Redma menilai dumping adalah bentuk persaingan tidak sehat yang justru seharusnya menjadi perhatian KPPU. Ia menekankan bahwa tujuan BMAD adalah menciptakan persaingan yang adil dan memberi ruang bagi industri lokal untuk bangkit kembali.
Kekhawatiran KPPU terkait dominasi satu produsen POY dalam negeri juga dibantah. Redma menjelaskan bahwa sebelumnya terdapat lima produsen lokal, namun empat di antaranya berhenti beroperasi akibat tekanan dumping. Dengan adanya BMAD, ia berharap industri hulu dapat pulih dan tidak lagi didominasi satu perusahaan saja.
“Kalau perusahaan yang mati bisa bangkit lagi, total produksi POY bisa mencapai 430.000 ton per tahun. Sekitar 130.000 ton di antaranya dapat menggantikan impor,” jelasnya.

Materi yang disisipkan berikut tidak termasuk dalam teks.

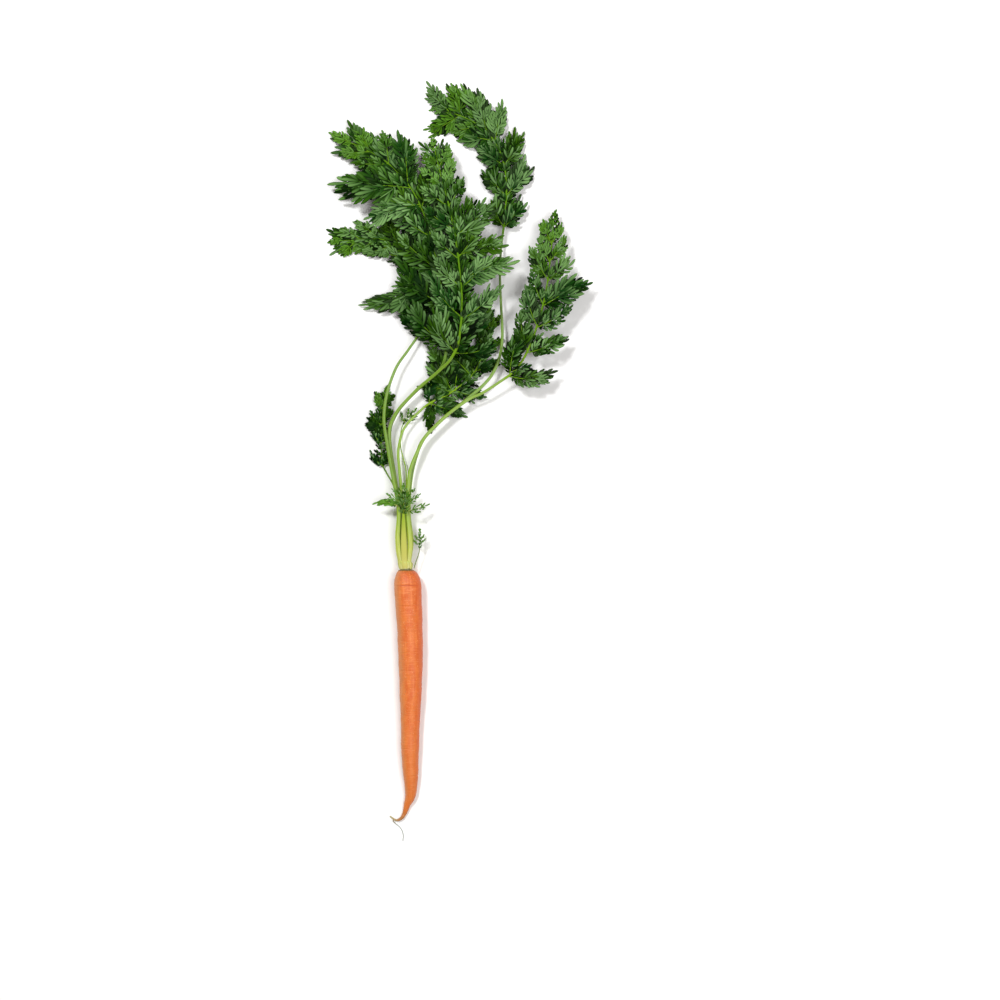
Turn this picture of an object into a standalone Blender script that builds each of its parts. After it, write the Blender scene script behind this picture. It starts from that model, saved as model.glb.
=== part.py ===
"""One fresh carrot with its leafy top, lying on its side.

Lengths are in millimetres and MM turns them into metres. While it is modelled, (0, 0) is the middle of the crown,
where the leaves leave the root. The root points to -Y, the leaves to +Y, and Z is the height above the surface that
the carrot lies on. At the end everything moves so that the middle of the footprint is the origin.
"""

import math
import random

import bmesh
import bpy
from mathutils import Matrix, Vector

MM = 0.001
UP = Vector((0, 0, 1))

# The root.
SHOULDER_RADIUS = 10.1
FLAT_DEPTH = 0.25          # how far the underside is pressed flat where it rests
CROWN_RADIUS = 4.7
CROWN_LENGTH = 7.0
CROWN_SUNK = 1.4           # depth of the dimple in the root's top that the crown grows from
ROOT_SIDES = 16
BEND_START = -150            # beyond this the root's rings turn with its bent tail

# Clearance between neighbouring solids.
GAP = 0.3

# Leaf stalks and blades.
STALK_SIDES = 6
STALK_STEP = 9.0           # distance between the rings of a stalk
FROND_SIDES = 4
FROND_STEP = 11.0
THINNEST = 0.85            # least half width of a rib that leaflets grow from
BLADE_THICKNESS = 0.7
RIB_HALF_WIDTH = 0.8
BLADE_ASPECT = 0.29        # a leaflet's half width as a share of its length
LOBE_SLANT = 0.75          # how far a lobe leans towards the leaflet's tip, as a share of its reach

# Centre line and radius of the root: x, y, radius. The tip bends aside and ends in a thread.
ROOT_LINE = [
    (0.9, 0.0, 5.6),
    (1.5, -3.0, 8.2),
    (1.9, -9.0, SHOULDER_RADIUS),
    (2.4, -22.5, 10.0),
    (3.6, -45.0, 9.6),
    (4.3, -72.0, 9.0),
    (4.1, -99.0, 7.9),
    (3.8, -117.0, 7.1),
    (3.6, -140.0, 6.5),
    (4.2, -158.0, 5.3),
    (3.8, -170.0, 3.9),
    (1.3, -177.0, 2.6),
    (-0.4, -183.0, 1.8),
    (-3.0, -187.4, 1.2),
    (-7.0, -189.0, 0.8),
    (-12.0, -186.0, 0.6),
]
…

Redma juga menyoroti pentingnya keadilan harga. Ia mengungkapkan bahwa produk POY dari luar negeri dijual di bawah US$1 per kilogram, padahal harga pasar normal berada di kisaran US$1,15–US$1,20. Menurutnya, kondisi ini merupakan indikasi kuat dari praktik dumping.
Meski demikian, APSyFI tetap menghormati peran KPPU dalam menjaga iklim persaingan. Redma berharap lembaga tersebut bisa melihat kebijakan BMAD sebagai bagian dari solusi untuk mengembalikan keseimbangan industri, bukan sebagai hambatan.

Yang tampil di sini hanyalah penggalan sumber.